Perhaps you think I’m being overly dramatic in saying that so let me give you an example of what I’m talking about: In my undergrad college days, one of my best friends was the epitome of the “slacker”. He woke up at two or three in the afternoon, went to classes if he felt like it, hung out in the night playing “Dungeons and Dragons” or sat in a coffee shop with a girl, sketching her in his notebooks. Hell, he even called himself a “slacker” – wearing it like a badge of validation on his shirt sleeve.

Now he’s an art professor at a well-regarded university.

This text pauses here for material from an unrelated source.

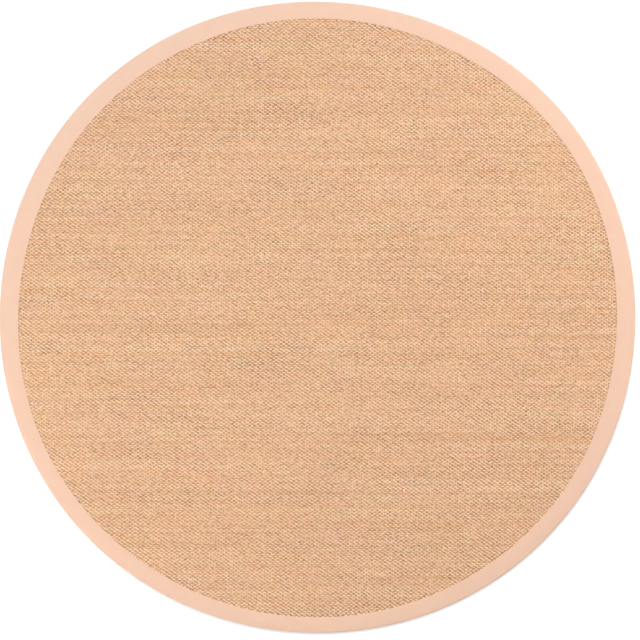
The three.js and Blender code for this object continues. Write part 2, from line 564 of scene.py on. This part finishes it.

As for me…I am twenty-seven and I wake up at eight in the morning to spend the rest of my day listening to old records to try and ignore the nagging, doubting voice in my head that tells me I have no job prospects – no relief, no exit from the world I’m in. Not even the “no exit” that was banned from so many bookstores.

I am twenty-seven and I feel just like Andy French in that episode (episodes?) of the cartoon “Mission Hill”: I went to sleep and woke up to find my entire peer group had gone out and gotten high-paying computer jobs…while I sit, watching “The Price is Right” each day, wondering what would be the first thing I’d have done to my mouth if I had dental insurance…

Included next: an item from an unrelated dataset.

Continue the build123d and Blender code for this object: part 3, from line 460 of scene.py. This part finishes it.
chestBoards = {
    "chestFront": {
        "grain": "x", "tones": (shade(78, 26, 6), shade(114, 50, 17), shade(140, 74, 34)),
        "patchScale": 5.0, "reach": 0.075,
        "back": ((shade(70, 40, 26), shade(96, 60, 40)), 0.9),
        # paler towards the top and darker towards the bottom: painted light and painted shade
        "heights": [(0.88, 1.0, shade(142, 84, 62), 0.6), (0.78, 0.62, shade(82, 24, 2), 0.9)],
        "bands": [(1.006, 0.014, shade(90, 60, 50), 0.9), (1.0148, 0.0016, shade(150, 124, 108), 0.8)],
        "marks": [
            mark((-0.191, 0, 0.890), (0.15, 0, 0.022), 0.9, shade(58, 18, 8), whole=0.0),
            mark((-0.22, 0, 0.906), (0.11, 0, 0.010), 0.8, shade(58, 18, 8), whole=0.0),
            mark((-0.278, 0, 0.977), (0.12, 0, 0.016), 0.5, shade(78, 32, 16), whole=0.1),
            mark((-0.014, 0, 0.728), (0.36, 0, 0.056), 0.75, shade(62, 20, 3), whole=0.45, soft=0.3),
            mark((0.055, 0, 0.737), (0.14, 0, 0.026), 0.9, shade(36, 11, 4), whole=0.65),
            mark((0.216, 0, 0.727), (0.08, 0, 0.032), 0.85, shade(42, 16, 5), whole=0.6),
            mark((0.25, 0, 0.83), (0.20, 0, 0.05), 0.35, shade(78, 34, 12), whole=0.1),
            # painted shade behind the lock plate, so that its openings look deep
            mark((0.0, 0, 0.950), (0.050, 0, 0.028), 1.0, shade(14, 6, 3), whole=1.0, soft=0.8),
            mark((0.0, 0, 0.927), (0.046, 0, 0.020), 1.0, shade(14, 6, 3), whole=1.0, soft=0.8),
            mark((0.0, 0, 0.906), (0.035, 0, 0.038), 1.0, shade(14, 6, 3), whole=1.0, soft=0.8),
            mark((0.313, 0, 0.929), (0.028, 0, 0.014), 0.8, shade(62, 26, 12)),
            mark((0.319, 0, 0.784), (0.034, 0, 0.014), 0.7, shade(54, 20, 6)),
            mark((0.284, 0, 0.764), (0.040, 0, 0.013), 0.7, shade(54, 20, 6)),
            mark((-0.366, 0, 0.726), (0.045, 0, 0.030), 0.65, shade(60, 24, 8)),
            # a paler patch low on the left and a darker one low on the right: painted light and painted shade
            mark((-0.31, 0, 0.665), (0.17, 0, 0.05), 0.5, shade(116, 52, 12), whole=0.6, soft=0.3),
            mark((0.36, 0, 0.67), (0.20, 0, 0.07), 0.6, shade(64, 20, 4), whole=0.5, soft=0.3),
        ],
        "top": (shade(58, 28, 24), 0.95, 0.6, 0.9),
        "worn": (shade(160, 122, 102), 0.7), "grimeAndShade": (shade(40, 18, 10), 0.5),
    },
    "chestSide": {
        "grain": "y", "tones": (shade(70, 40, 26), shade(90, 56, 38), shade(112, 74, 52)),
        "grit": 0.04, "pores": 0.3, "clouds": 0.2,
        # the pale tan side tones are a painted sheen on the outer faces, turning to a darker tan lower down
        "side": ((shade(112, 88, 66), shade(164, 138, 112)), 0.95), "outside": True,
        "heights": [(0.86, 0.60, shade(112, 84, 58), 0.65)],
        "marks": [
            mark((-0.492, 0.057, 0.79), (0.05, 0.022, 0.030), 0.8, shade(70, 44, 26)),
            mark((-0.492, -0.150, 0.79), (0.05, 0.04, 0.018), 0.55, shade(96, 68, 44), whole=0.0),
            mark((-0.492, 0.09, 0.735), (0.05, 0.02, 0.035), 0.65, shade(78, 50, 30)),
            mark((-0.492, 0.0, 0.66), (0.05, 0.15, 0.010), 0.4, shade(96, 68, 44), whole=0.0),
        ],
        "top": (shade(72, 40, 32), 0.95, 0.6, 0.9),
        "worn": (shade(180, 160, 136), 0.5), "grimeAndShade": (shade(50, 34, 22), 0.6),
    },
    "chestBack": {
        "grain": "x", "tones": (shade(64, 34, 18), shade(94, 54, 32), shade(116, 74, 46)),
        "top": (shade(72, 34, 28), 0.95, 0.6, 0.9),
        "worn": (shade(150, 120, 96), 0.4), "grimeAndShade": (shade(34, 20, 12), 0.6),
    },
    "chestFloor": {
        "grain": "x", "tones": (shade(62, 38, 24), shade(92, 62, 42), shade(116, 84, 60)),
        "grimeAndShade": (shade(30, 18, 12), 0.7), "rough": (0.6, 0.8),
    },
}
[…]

Turning twenty-seven isn’t all that bad. There is an upshot to it, even if I can’t afford the royalties if I sang “Happy Birthday” to myself. On Tuesday, I woke up, drank my morning coffee and took a hot shower. When I got out, I sat on my bed, half naked and wet. I reached out, flipped on my stereo and skipped around on a CD until I found the right track. The crunching guitar riff of Rainbow’s “Since you’ve been gone” ignited the air around me. I listened for a minute and then pressed “PAUSE”. I turned the volume up to “9”, rewound the track to the start and sat ten feet away, blasting it.

And then I smiled. The “Generation X” t-shirt that my peers wore, the one that read “If it’s too loud, you’re too old” does not apply to me yet.

I am twenty-seven…but I’m not “too old”.